Figure 1. Three CPU comparison demonstrating Throughput performance using the Sockperf benchmark
Figure 2. CPU comparison showing Latency under Load performance using the Sockperf benchmark
In PowerEdge R7615 with AMD EPYC 9374F, we see up to 14 percent better throughput performance and an 11 percent drop-in time taken for the Latency Under Load subtest to complete using the Sockperf benchmark over AMD EPYC 9354P.
We also report dav1d results in Frames per second. This test measures the time taken to decode AV1 video content and QuantLib results in MFLOPS, a benchmark for quantitative finance for modeling, trading, and risk management scenarios.
Figure 3. A three CPU comparison demonstrating dav1d performance
Figure 4. A three CPU comparison demonstrating performance using the QuantLib benchmark
Performance in PowerEdge R7615 with AMD EPYC 9374F is better for the dav1d and QuantLib benchmarks than for the other tested configurations. We find an up to 8 percent performance uptake for video decoding and an additional 13 percent better performance for financial modelling and trading workloads in Dell Technologies PowerEdge R7615 with the frequency optimized AMD EPYC 9374F.
Conclusion
Some workloads benefit from more cores and some benefit from higher frequency. Here we have shown examples of workloads that take advantage of the higher boost frequencies.
Like most industries, the financial trading industry continues to evolve.

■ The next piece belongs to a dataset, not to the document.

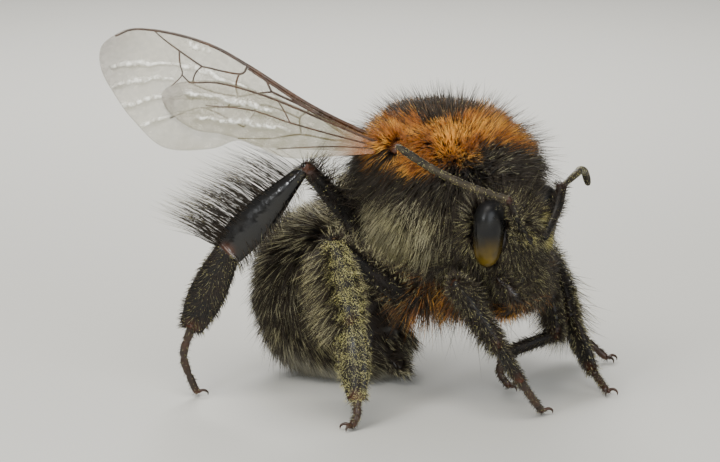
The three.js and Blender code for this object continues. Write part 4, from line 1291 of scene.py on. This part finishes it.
# %% Film and tubes
def wing_film(shape, place, out, folds):
    """Points and faces of the film, and for each point its share along the wing and its pleat, which the
    finish paints as glare.
    """
    outline = through(shape["leading"] + shape["trailing"][::-1][1:], np.linspace(0, 1, 900))
    tip = int(outline[:, 0].argmax())
    leading, trailing = outline[:tip + 1], outline[tip:][::-1]
    length = outline[tip, 0]
    x = length * (1 - (1 - np.linspace(0, 1, int(12 * length))) ** 1.9) * 0.9999
    low = np.interp(x, leading[:, 0], leading[:, 1])
    high = np.interp(x, trailing[:, 0], trailing[:, 1])
    y = low[:, None] + (high - low)[:, None] * np.linspace(0, 1, int(16 * (high - low).max()))
    x = np.broadcast_to(x[:, None], y.shape)
    z = wing_height(x, y, folds) * out
    front, rear = (on_wing(place, x, y, z + half) for half in (0.012, -0.012))
    shares = [np.concatenate([grid, grid[:, ::-1]], 1).ravel() for grid in (x / length, pleat(x, y, folds))]
    ring = np.concatenate([front, rear[:, ::-1]], 1)
    return loft(ring), np.append(shares[0], [0, 1]), np.append(shares[1], [0, 0])


def wing_tubes(veins, place, out, folds):
    shapes = []
    for line, thick_root, thick_end in veins:
        x, y = through(line, np.linspace(0, 1, 40)).T
        path = on_wing(place, x, y, wing_height(x, y, folds) * out)
        girth = vec(thick_root, thick_end)
        shapes.append(limb_rings(path, girth, girth * 0.8, place[3], 40, 10))
    return shapes


def film_finish():
    finish = Finish("wing_film", specular_ior_level=0.9, ior=1.56)
    blend, ranged, maths = finish.blend, finish.ranged, finish.maths
    along = finish.kept("along")
    base, margin = ranged(along, 0.26, 0.02), ranged(along, 0.82, 1.0)
    tint = blend(finish.noise(1.6), (0.20, 0.17, 0.07), (0.27, 0.25, 0.14))
    tint = blend(margin, blend(base, tint, (0.30, 0.10, 0.018)), (0.10, 0.08, 0.045))
    # painted glare: along the pleats' crests the film turns whitish and more opaque, in blotches
    glare_blotch = ranged(finish.noise(0.16, 5.0), 0.32, 0.66, 0.15, 1.0)
    crest = maths("MULTIPLY", ranged(finish.kept("crest"), 0.15, 1.0), glare_blotch)
    finish.put("Base Color", blend(crest, tint, (0.86, 0.86, 0.8)))
    alpha = ranged(finish.noise(0.9), 0.2, 0.8, 0.27, 0.37)
    # the crests' extra opacity is part of the painted glare; margin and base are the film's own tint
    for share, more in ((margin, 0.2), (crest, 0.7), (base, 0.35)):
        alpha = maths("ADD", alpha, maths("MULTIPLY", share, more))
    finish.put("Alpha", alpha)
    finish.put("Roughness", ranged(finish.noise(0.2), 0.3, 0.7, 0.14, 0.32))
    finish.rough_up(finish.noise(0.25, 4.0), 0.006, 0.3)
    return finish.material


FILM = film_finish()
VEIN_SHELL = shell_finish("vein_brown", (0.028, 0.012, 0.006), (0.075, 0.03, 0.011), 0.2, 0.38)
print("film and vein finishes ready")

# %% The four wings
for side, out in SIDES.items():
    fore = ("forewing", FOREWING, FORE_VEINS, FORE_FOLDS, wing_frame(side))
    hind = ("hindwing", HINDWING, HIND_VEINS, HIND_FOLDS, wing_frame(side, 0.55, 0.12, -out * 0.3))
    for kind, shape, veins, folds, place in (fore, hind):
        (points, faces), along, crest = wing_film(shape, place, -out, folds)
        # painted glare, stronger on the right wings than on the left
        crest = crest * (1.0 if side == "right" else 0.4)
        new_piece(f"{kind}_{side}_film", points, faces, "wing", FILM, [f"{kind}_{side}"],
                  along=along, crest=crest)
        shell_piece(f"{kind}_{side}_veins", "wing", wing_tubes(veins, place, -out, folds), VEIN_SHELL)
print("wings made")

# %% [markdown]
# A small rounded shell, the tegula, covers each wing's hinge like an epaulette.

# %% Wing-root shells
for side, out in SIDES.items():
    line = [vec(0.15, out * 2.38, 8.68), vec(-0.08, out * 2.5, 8.78), vec(-0.32, out * 2.5, 8.8)]
    cap = limb_rings(line, (0.15, 0.22, 0.16), (0.1, 0.14, 0.1), unit(vec(0, out, 0.7)))
    shell_piece(f"wing_cap_{side}", "brown_shell", [cap], JAW_SHELL, [f"tegula_{side}"],
                lambda points: np.full(len(points), 0.6))
print("wing caps made")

Firms are pushing workloads harder and with larger datasets, all while expecting immediate or real-time results. These organizations must be confident that they are investing in the right platforms to support computational requirements. With PowerEdge R7615 with AMD EPYC 9374F, Dell Technologies delivers the systems to address the current and expanding needs for high-performance quantitative trading modelling and risk management scenarios.
References
- Dell PowerEdge R7615 Spec Sheet
- AMD EPYC™ 9374F Processors | AMD
- DDR5 Memory Bandwidth for Next-Generation PowerEdge Servers Featuring 4th Gen AMD EPYC Processors | Dell Technologies Info Hub
[1] Tests were performed in August 2023 at the Solutions and Performance Analysis Lab at Dell Technologies.